30.5.2.2.2 With Custom Resource Modifications

def attend_clinic(self, patient):
    self.arrival = self.env.now
    self.event_log.append( 
        {'patient': patient.identifier, 
            'pathway': 'Simplest', 
            'event_type': 'arrival_departure', 
            # you must use this event name for arrival events
            'event': 'arrival',  
            'time': self.env.now} 
    ) 

    # request examination resource
    start_wait = self.env.now
    self.event_log.append( 
        {'patient': patient.identifier, 
            'pathway': 'Simplest', 
            # for a queue, you can define your chosen event name
            'event': 'treatment_wait_begins', 
            'event_type': 'queue', 
            'time': self.env.now} 
    ) 

    # Seize a treatment resource when available
    treatment_resource = yield self.treatment_cubicles.get() 

    # record the waiting time for registration
    self.wait_treat = self.env.now - start_wait
    self.event_log.append( 
        {'patient': patient.identifier, 
            'pathway': 'Simplest', 
            'event': 'treatment_begins', 
            # for a resource_use, you can define your chosen event name
            'event_type': 'resource_use', 
            'time': self.env.now, 
            # grab the resource id from the treatment_resource requested
            'resource_id': treatment_resource.id_attribute 
            } 
    ) 

    # sample treatment duration
    self.treat_duration = self.treat_dist.sample()
    yield self.env.timeout(self.treat_duration)
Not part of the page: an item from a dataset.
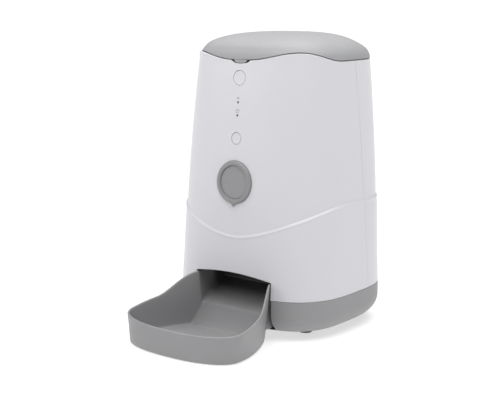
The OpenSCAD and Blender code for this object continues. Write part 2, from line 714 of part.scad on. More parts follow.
arm_half_w = 11.7;
module lid_hinge_arm() {
    color("gray") difference() {
        union() {
            at_body() box([-arm_half_w, 50, liner_z + 2.4], [arm_half_w, hinge_y, liner_z + 5.4]);
            at_body() rod(-arm_half_w, arm_half_w, hinge_y, hinge_z, hinge_r);
        }
        at_body() rod(-30, 30, hinge_y, hinge_z, pin_r + run_gap);
    }
}
module hinge_bracket() {
    color("gainsboro") difference() {
        union() {
            at_body() box([-hinge_half_w, 84.8, 284], [hinge_half_w, 87.7, 298.4]);
            for (s = [-1, 1]) {
                at_body() box([s > 0 ? 12.3 : -hinge_half_w, 84.8, 298.4],
                    [s > 0 ? hinge_half_w : -12.3, hinge_y, hinge_z]);
                at_body() rod(s > 0 ? 12.3 : -hinge_half_w, s > 0 ? hinge_half_w : -12.3,
                    hinge_y, hinge_z, hinge_r);
            }
        }
        at_body() rod(-30, 30, hinge_y, hinge_z, pin_r + run_gap);
        for (x = [-15, 15]) at_body() translate([x, 80, 290]) rotate([-90, 0, 0])
            cylinder(r = 1.6, h = 12);
    }
}
module hinge_screws() {
    color("silver") for (x = [-15, 15]) at_body() translate([x, 0, 290]) rotate([-90, 0, 0]) {
        translate([0, 0, 83.2]) cylinder(r = 2.8, h = 1.6);
        translate([0, 0, 84.8]) cylinder(r = 1.5, h = 3);
    }
}
module hinge_pins() {
    color("silver") at_body() rod(-hinge_half_w + 0.3, hinge_half_w - 0.3, hinge_y, hinge_z, pin_r);
}
module latch_catch() {
    color("white") at_body() box([-9, -73.3, 297.4], [9, -71.5, 300]);
}
module lid_latch() {
    color("gray") at_body() {
        along_x(tab_half_w - 0.5) polygon([[-76.2, 300.9], [-75.7, 305.6], [-75, 308.6],
            [-72.6, 308.6], [-73.6, 300.9]]);
        along_x(7.5) polygon([[-73, 306.2], [-73, 308.6], [-68.6, 308.6], [-68.6, 296.2],
            [-70.9, 296.2], [-70.9, 306.2]]);
    }
}
module desiccant_cover() {
    color("whitesmoke") at_body() translate([0, cup_y, liner_z + 0.2]) difference() {
        cylinder(r = cup_r - 0.4, h = 2.6);
        translate([0, 0, -1]) cylinder(r = cup_r - 4, h = 1.8);
        for (i = [-3:3]) translate([i * 6 - 1, -12 + abs(i), -1]) cube([2, 24 - 2 * abs(i), 8]);
    }
    color("whitesmoke") at_body() box([-2.5, cup_y - 20, liner_z + 0.2], [2.5, cup_y - 14, liner_z + 2]);
}
module desiccant_bag() {
    color("white") at_body() box([-18, cup_y - 14, liner_z + 3.4], [18, cup_y + 14, liner_z + 10]);
}

// ---------- bowl ----------
bowl_rear = -45;
arc_y = -171;
channel_w = 52.2;
flare_start = -89.7;
bowl_rim_z = 64;
rim_drop_y = -90.9;
foot_half_w = 73.8;
foot_channel_w = 46.4;
rim_reach = 199.6;
skirt_z = 10.6;
bowl_z = 0.6;
ramp_y = -88;
ramp_z = 28;
ramp_foot_y = -104;
bowl_floor_z = 3.4;
function clamp(v) = max(0, min(1, v));
function ease(v) = (1 - cos(180 * clamp(v))) / 2;
function mix(a, b, g) = a + (b - a) * g;
// Half of the bowl's width at y, where g runs from 0 at the foot to 1 at the rim
function bowl_w(y, g) = let (w0 = mix(foot_channel_w, channel_w, g))
    w0 + (mix(foot_half_w, bowl_half_w, g) - w0)
        * sin(90 * clamp((flare_start - y) / (flare_start - arc_y)));
function bowl_rim(y) = bowl_rim_z - (bowl_rim_z - bowl_front_z)
    * (0.42 * pow(ease((rim_drop_y - y) / 46.5), 1.13) + 0.58 * clamp((rim_drop_y - y) / 110));
function bowl_foot(y) = mix(bowl_z, skirt_z, ease((y + 104) / 16));
function bowl_floor(y) = y > ramp_y ? ramp_z + 0.56 * (y - ramp_y)
    : bowl_floor_z + (ramp_z - bowl_floor_z) * pow(clamp((y - ramp_foot_y) / (ramp_y - ramp_foot_y)), 1.3);
side_y = [bowl_rear, -60, -74, -82, -88, -90, -92, -96, -100, -104, -109, -115, -122, -130, -138,
    -146, -154, -163, -171];
arc_a = [5, 14, 24, 34, 44, 54, 64, 74, 81, 86.5];
// Point k of half the bowl's outline, inset by s
function bowl_half(k, s, rear, g) = k < len(side_y)
    ? let (y = k == 0 ? bowl_rear - rear : side_y[k]) [bowl_w(y, g) - s, y]
    : let (a = arc_a[k - len(side_y)], deep = mix(bowl_reach, rim_reach, g) + arc_y)
        [(bowl_w(arc_y, g) - s) * pow(cos(a), 0.86), arc_y - (deep - s) * pow(sin(a), 0.9)];
// Ring at fraction f of the wall's height above the foot or the floor, inset by s
function bowl_ring(f, s, rear, floor) = let (
        k_max = len(side_y) + len(arc_a) - 1,
        half = [for (k = [0:k_max]) let (
                y = bowl_half(k, 0, rear, 1)[1],
                low = floor ? bowl_floor(y) : bowl_foot(y),
                z = mix(low, bowl_rim(y), f),
                p = bowl_half(k, s, rear, (z - bowl_foot(y)) / (bowl_rim(y) - bowl_foot(y))))
            [p[0], p[1], z]])
    concat([for (p = half) [-p[0], p[1], p[2]]], [for (k = [k_max:-1:0]) half[k]]);
skirt_half_w = 42.5;
module bowl() {
    outer = [for (r = [[0, 2.4], [0.04, 0.7], [0.1, 0], [0.55, 0], [0.97, 0], [1, 0.7]])
        bowl_ring(r[0], r[1], 0, false)];
    inner = [for (r = [[1, -0.7], [0.97, 0], [0.5, 0], [0.16, 0.2], [0.05, 1.2], [0, 3]])
        bowl_ring(r[0], bowl_wall + r[1], bowl_wall, true)];
    color("gray") difference() {
        at_body() loft(concat(outer, inner));
        at_body() along_x(skirt_half_w) polygon([[-104.5, -5], [-100.5, 5], [-89, ramp_z - 4.6],
            [ramp_y + 2, ramp_z - 2.4], [bowl_rear - 5, ramp_z + 19], [bowl_rear - 5, -5]]);
    }
}
module bowl_pads() {
    color("dimgray") for (p = [[44, -184], [-44, -184], [48, -140], [-48, -140]]) at_body()
        translate([p[0], p[1], 0]) cylinder(r = 6, h = bowl_z);
}

front_shell();
rear_shell();
base();
feet();
base_screws();
support_columns();
deck();
deck_screws();
outlet_chute();
rotor_well();
flow_shield();
hopper();
level_sensors();
gearbox_case();
gearbox_screws();
idler_axle();
motor();
motor_screws();
rotor_bush();
battery_box();
battery_contacts();
backup_cells();
main_board();
board_parts();
board_standoffs();
board_screws();
speaker();
dc_jack();
power_leads();
motor_leads();
panel_ribbon();
control_bracket();
control_board();
tact_switches();
light_pipes();
panel_screws();
badge_ring();
badge_disc();
latch_catch();
hinge_bracket();
hinge_screws();
hinge_pins();
lid_shell();
lid_liner();
lid_seal();
lid_hinge_arm();
lid_latch();
desiccant_cover();
desiccant_bag();
feed_button();
pair_button();
bowl();
bowl_pads();
rotor();
agitator();
rotor_shaft();
drive_gear();
idler_gear();
motor_pinion();
battery_door();
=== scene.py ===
"""Looks for the pet feeder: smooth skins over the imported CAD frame, procedural plastics, camera and light."""

import json
import math

import bmesh
import bpy
import numpy as np
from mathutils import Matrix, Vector


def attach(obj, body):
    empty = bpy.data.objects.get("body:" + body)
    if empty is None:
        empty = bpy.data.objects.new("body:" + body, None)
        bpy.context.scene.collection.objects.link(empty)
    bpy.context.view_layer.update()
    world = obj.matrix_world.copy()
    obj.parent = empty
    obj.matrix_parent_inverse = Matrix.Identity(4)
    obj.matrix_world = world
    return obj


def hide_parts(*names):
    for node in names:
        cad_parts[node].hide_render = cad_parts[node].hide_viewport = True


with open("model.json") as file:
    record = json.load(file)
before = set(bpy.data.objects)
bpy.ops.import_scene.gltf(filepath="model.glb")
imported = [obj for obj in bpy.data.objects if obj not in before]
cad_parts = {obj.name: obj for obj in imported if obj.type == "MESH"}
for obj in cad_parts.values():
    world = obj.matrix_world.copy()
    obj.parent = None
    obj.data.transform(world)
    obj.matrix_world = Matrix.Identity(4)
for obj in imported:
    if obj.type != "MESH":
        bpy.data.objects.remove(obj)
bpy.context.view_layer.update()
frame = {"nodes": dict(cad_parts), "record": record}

# ---------- outline of the housing, in millimetres round the body's axis ----------
N = 3.13  # exponent of the outline, a superellipse
HALF_W, RIDGE_W, RIM_W, STEP = 107.5, 102.1, 89.3, 1.2
BULGE = 3.38  # of the upper skin, between ridge and rim
RIDGE_REF, RIDGE_MID = 154.0, 148.0  # where the widths meet, and the ridge's height for spacing
DEPTH_LOW, DEPTH_GAIN, LID_DEPTH = 0.88, 0.05, 0.93  # depth over width
BASE_TOP, BASE_LOW, BASE_ROUND = 46.0, 6.5, 24.0
RIM_Z, DOME_H, WALL, LEAN = 304.0, 30.6, 2.5, 7.44
LID_GAP, EDGE = 0.6, 0.5
DOME_POWER, DOME_BULGE, DOME_FROM = 2.06, 3.6, 0.345  # the dome's profile and its forward bulge
RIDGE_LOW, RIDGE_RISE, RIDGE_TURN = 110.4, 36, 80  # height in front, rise, and angle where it levels
BEVEL, FLARE, FLARE_H, OVER = 2.8, 0.5, 2.6, 0.6  # the ridge: bevel, lip and the row above
RIM_FRONT, RIM_PEAK, PEAK_ANGLE, FALL_ANGLE = 1.4, 10, 47.2, 35  # the rim's wave
LEFT_SHARE = 0.86  # the wave's height on the left side


def spow(v, p):
    return np.sign(v) * np.abs(v) ** p


def level(z):
    return (z - BASE_TOP) / (RIM_Z - BASE_TOP)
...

    self.event_log.append( 
        {'patient': patient.identifier, 
            'pathway': 'Simplest', 
            # for a resource_use_end, you can define your chosen event name
            'event': 'treatment_complete', 
            'event_type': 'resource_use_end', 
            'time': self.env.now, 
            'resource_id': treatment_resource.id_attribute} 
    ) 

    # Resource is no longer in use, so put it back in the store 
    self.treatment_cubicles.put(treatment_resource) 

    # total time in system
    self.total_time = self.env.now - self.arrival
    self.event_log.append( 
        {'patient': patient.identifier, 
        'pathway': 'Simplest', 
        'event': 'depart', # you must use this event name for departure events 
        'event_type': 'arrival_departure', 
        'time': self.env.now} 
    )

30.6 Summary

In this chapter, we have demonstrated just a few of the things you can do with event logs, and how you can efficiently add them to an existing model.

In the rest of this section, we will dive deeper into some reproducible snippets and patterns to help you generate useful outputs from event logs, as well as a deeper dive into turning these into process maps with bupaR and animations with vidigi.